Andanzas: Fernando Aramburu



Puerta del Café Roch, fundado en 1898

Martes, finales de febrero. Primer día en la ciudad. Madrugas demasiado. La mayoría de los cafés están cerrados, las librerías no abren hasta las diez. Caminas bajo el paraguas a cuatro grados, sin rumbo preciso, entre calles mustias de llovizna. 

Calle Estafeta
Recorres casi todo el centro. Sientes frío y te refugias en un banco de la iglesia de San Nicolás, sobre la tumba 316. Cuentas veinticinco asistentes, trece de ellos varones, a algún tipo de ceremonia. Al cabo de varios minutos aún no tienes claro si se trata de una misa o de otro tipo de celebración. El cura dice: «Cuando recéis, no uséis muchas palabras». Suena a curso de literatura. Aguzas el oído. Quizá te sirva para una microcrítica.

Te dices que a veces sucede: la vida se atasca y se vuelve inservible, igual que una cremallera rota que conviene reemplazar. No sabes si tú te reemplazaste. Crees que no, que no te reemplazaste. Seguiste adelante.
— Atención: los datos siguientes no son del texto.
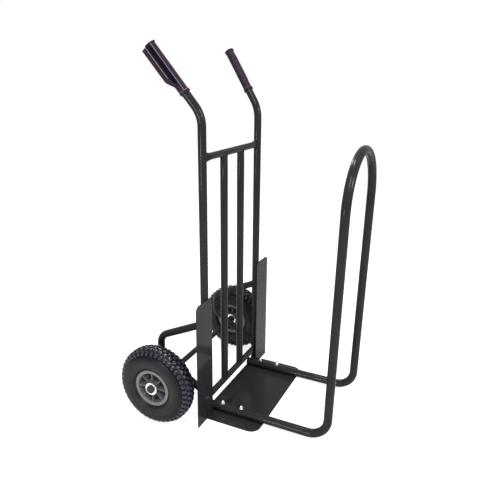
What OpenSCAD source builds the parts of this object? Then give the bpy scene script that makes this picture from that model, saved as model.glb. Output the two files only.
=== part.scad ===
// Fireside log cart: a welded tube hand truck on two air-filled wheels, with a bent tube
// hoop bolted to its toe plate that holds a stack of firewood against the frame.
// X runs across the cart, +Y points back to the wheels and handles, Z is up.
// Left and right are those of the person who holds the handles, so left is +X.

/* [Frame tubes] */
// Outside diameter of the upright and handle tube
tube_d = 26; // [24:0.5:28]
// Wall of every bent tube
tube_wall = 1.5; // [1:0.1:2]
// Distance between the centre lines of the two uprights
upright_spacing = 400; // [380:1:420]
// Height at which the uprights turn into the handles
bend_height = 1006; // [960:1:1060]
// Centre line radius of the handle bend
handle_bend_r = 100; // [70:1:120]
// Length of a handle from the corner of its bend to its end
handle_len = 244; // [230:1:260]
// Angle by which the handles are bent back
handle_bend = 36.8; // [25:0.1:45]
// Angle by which the handles point outwards as they run back
handle_splay = 18.6; // [0:0.1:25]
// Outside diameter of the two crossbars
crossbar_d = 22; // [21:0.5:23]
// Wall of the crossbars and the slats
bar_wall = 1.2; // [1:0.1:1.5]
// Height of the top crossbar's centre line
top_bar_height = 882; // [840:1:900]
// Height of the foot crossbar's centre line
foot_bar_height = 62; // [56:1:100]
// Outside diameter of the upright slats
slat_d = 25; // [23:0.5:26]
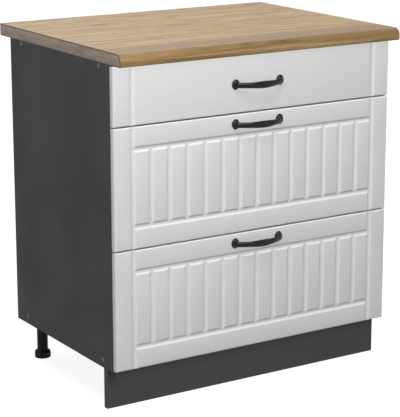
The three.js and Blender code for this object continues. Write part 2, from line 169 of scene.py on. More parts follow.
def addFloor(spec):
    half = spec["floorSize"] / 2
    corners = [(-half, -half, 0), (half, -half, 0), (half, half, 0), (-half, half, 0)]
    mesh = bpy.data.meshes.new("studio_floor")
    mesh.from_pydata(corners, [], [(0, 1, 2, 3)])
    floor = bpy.data.objects.new("studio_floor", mesh)
    bpy.context.scene.collection.objects.link(floor)
    material = bpy.data.materials.new("studio_floor")
    material.use_nodes = True
    tree = material.node_tree
    tree.nodes.clear()
    bounce = addNode(tree, "ShaderNodeBsdfDiffuse", {"Color": grey(spec["floorBounce"])})
    shade = addNode(tree, "ShaderNodeBsdfDiffuse", {"Color": grey(spec["floorShadow"])})
    place = addNode(tree, "ShaderNodeTexCoord").outputs["Object"]
    away = addNode(tree, "ShaderNodeVectorMath", {0: place}, operation="LENGTH").outputs["Value"]
    strength = spread(tree, away, *spec["glowReach"], *spec["floorGlow"])
    glow = addNode(tree, "ShaderNodeEmission", {"Color": grey(1.0), "Strength": strength})
    seen = addNode(tree, "ShaderNodeAddShader", {0: shade.outputs[0], 1: glow.outputs[0]})
    mixed = mixShader(tree, seenDirectly(tree), bounce, seen)
    output = addNode(tree, "ShaderNodeOutputMaterial")
    tree.links.new(mixed, output.inputs["Surface"])
    mesh.materials.append(material)


addSurroundings(studio)
addFloor(studio)
view = bpy.context.scene.view_settings
view.view_transform = "Standard"
lampObjects = {name: addLamp(name, spec) for name, spec in lamps.items()}
print("camera and studio placed")


# finishes: every pattern is worked out from the piece's own coordinates, in metres
noiseReach = (0.3, 0.7)  # most of a noise's values lie between these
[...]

El cerebro es un doble experto: olvida y retiene, archiva y tergiversa. Pero cuánto cabe en una vida, en un cuerpo, en un cerebro.

Plaza del Castillo
Apenas ves a gente sola por la calle y observas muy pocas parejas. El grupo mediano prevalece. Te preguntas cómo diablos se asoma uno al yo interior estando sitiado, cómo no desmoronarte desde la compañía permanente.

Pasan los días y te ocurre como en casi todos los viajes: lees menos de lo que te has propuesto. Piensas que no importa (pero sí que te importa). No puedes estar segura pero lo sospechas: de haber continuado en este lugar, te habrías inadaptado todavía más.